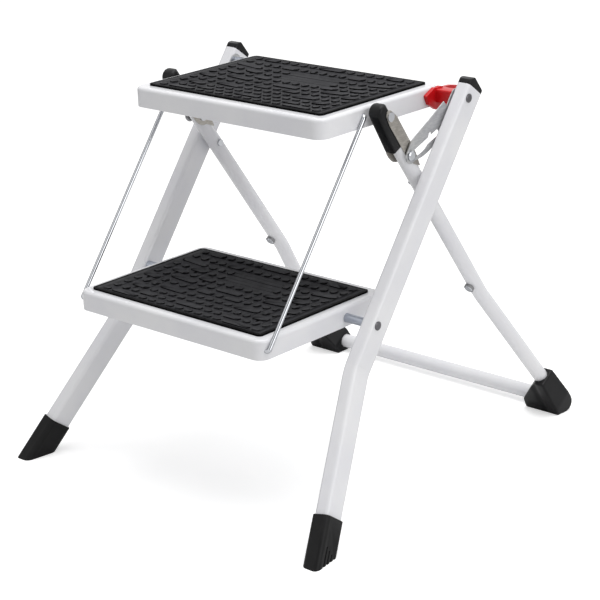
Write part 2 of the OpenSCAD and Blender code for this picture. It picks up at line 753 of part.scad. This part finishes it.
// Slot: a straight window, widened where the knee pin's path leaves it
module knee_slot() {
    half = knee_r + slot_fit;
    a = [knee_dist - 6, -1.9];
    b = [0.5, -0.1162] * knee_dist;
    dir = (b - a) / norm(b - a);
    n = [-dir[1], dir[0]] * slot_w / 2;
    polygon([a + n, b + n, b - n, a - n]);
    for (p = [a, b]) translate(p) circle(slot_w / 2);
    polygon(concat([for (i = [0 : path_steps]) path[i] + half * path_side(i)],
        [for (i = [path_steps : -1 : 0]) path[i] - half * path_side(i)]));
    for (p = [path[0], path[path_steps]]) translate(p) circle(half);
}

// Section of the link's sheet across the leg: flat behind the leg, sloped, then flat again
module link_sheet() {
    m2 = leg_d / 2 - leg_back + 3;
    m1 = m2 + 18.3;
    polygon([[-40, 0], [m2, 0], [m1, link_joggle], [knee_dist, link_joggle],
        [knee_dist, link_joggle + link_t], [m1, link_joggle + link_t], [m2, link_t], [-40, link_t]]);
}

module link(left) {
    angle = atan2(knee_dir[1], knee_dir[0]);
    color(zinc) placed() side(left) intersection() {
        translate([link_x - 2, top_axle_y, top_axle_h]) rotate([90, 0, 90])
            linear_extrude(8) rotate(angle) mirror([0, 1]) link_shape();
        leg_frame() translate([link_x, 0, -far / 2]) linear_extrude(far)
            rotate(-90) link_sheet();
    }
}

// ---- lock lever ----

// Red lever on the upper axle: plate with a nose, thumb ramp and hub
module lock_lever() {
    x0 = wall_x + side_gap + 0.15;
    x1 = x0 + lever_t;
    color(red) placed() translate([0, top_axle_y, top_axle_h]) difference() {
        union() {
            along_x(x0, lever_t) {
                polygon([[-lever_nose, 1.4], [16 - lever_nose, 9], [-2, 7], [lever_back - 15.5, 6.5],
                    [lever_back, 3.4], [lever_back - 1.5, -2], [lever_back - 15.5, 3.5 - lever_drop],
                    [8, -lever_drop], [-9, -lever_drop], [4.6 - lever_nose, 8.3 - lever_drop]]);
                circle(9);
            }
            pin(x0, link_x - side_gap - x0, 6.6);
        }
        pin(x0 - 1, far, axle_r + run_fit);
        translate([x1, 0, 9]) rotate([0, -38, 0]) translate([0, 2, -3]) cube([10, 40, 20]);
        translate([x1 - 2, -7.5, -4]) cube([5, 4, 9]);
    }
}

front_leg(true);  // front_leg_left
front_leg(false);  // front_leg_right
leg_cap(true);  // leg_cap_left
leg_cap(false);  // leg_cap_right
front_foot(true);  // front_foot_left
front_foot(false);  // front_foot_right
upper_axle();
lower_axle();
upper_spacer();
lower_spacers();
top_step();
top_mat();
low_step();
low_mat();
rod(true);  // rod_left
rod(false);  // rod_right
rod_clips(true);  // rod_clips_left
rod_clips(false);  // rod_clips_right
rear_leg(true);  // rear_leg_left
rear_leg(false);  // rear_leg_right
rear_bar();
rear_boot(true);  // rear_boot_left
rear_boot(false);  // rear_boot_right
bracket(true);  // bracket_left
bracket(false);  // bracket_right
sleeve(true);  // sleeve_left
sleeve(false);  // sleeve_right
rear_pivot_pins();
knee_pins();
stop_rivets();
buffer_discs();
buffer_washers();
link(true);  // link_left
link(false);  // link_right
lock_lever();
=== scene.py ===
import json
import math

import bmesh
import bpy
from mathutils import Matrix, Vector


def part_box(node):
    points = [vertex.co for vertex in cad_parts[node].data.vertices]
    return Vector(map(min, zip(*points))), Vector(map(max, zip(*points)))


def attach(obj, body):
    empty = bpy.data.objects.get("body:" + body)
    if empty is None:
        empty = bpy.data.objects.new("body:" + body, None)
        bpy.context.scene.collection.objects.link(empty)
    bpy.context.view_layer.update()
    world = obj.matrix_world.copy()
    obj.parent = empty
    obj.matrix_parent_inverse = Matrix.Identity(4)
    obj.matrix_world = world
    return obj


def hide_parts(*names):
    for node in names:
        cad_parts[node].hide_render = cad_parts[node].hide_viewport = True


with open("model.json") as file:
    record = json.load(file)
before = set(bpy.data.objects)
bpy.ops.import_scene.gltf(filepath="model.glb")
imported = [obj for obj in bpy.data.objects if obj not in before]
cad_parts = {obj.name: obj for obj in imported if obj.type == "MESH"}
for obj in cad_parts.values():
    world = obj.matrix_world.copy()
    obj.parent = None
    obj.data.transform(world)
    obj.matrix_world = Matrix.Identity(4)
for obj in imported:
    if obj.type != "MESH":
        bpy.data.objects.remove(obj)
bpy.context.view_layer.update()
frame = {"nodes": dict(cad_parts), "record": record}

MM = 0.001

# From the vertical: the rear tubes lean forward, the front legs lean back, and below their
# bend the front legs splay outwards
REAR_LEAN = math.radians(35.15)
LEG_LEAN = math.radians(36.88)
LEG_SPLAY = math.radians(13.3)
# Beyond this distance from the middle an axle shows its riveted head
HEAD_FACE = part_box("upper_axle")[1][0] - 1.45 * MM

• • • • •

- _TASK DIRECTIONS_: Above are the lines; repeat exactly the ones from the line containing "upper_axle();" down to the line containing "obj.data.transform(world)", both inclusive.

- _WRITTEN RESPONSE_:
upper_axle();
lower_axle();
upper_spacer();
lower_spacers();
top_step();
top_mat();
low_step();
low_mat();
rod(true);  // rod_left
rod(false);  // rod_right
rod_clips(true);  // rod_clips_left
rod_clips(false);  // rod_clips_right
rear_leg(true);  // rear_leg_left
rear_leg(false);  // rear_leg_right
rear_bar();
rear_boot(true);  // rear_boot_left
rear_boot(false);  // rear_boot_right
bracket(true);  // bracket_left
bracket(false);  // bracket_right
sleeve(true);  // sleeve_left
sleeve(false);  // sleeve_right
rear_pivot_pins();
knee_pins();
stop_rivets();
buffer_discs();
buffer_washers();
link(true);  // link_left
link(false);  // link_right
lock_lever();
=== scene.py ===
import json
import math

import bmesh
import bpy
from mathutils import Matrix, Vector


def part_box(node):
    points = [vertex.co for vertex in cad_parts[node].data.vertices]
    return Vector(map(min, zip(*points))), Vector(map(max, zip(*points)))


def attach(obj, body):
    empty = bpy.data.objects.get("body:" + body)
    if empty is None:
        empty = bpy.data.objects.new("body:" + body, None)
        bpy.context.scene.collection.objects.link(empty)
    bpy.context.view_layer.update()
    world = obj.matrix_world.copy()
    obj.parent = empty
    obj.matrix_parent_inverse = Matrix.Identity(4)
    obj.matrix_world = world
    return obj


def hide_parts(*names):
    for node in names:
        cad_parts[node].hide_render = cad_parts[node].hide_viewport = True


with open("model.json") as file:
    record = json.load(file)
before = set(bpy.data.objects)
bpy.ops.import_scene.gltf(filepath="model.glb")
imported = [obj for obj in bpy.data.objects if obj not in before]
cad_parts = {obj.name: obj for obj in imported if obj.type == "MESH"}
for obj in cad_parts.values():
    world = obj.matrix_world.copy()
    obj.parent = None
    obj.data.transform(world)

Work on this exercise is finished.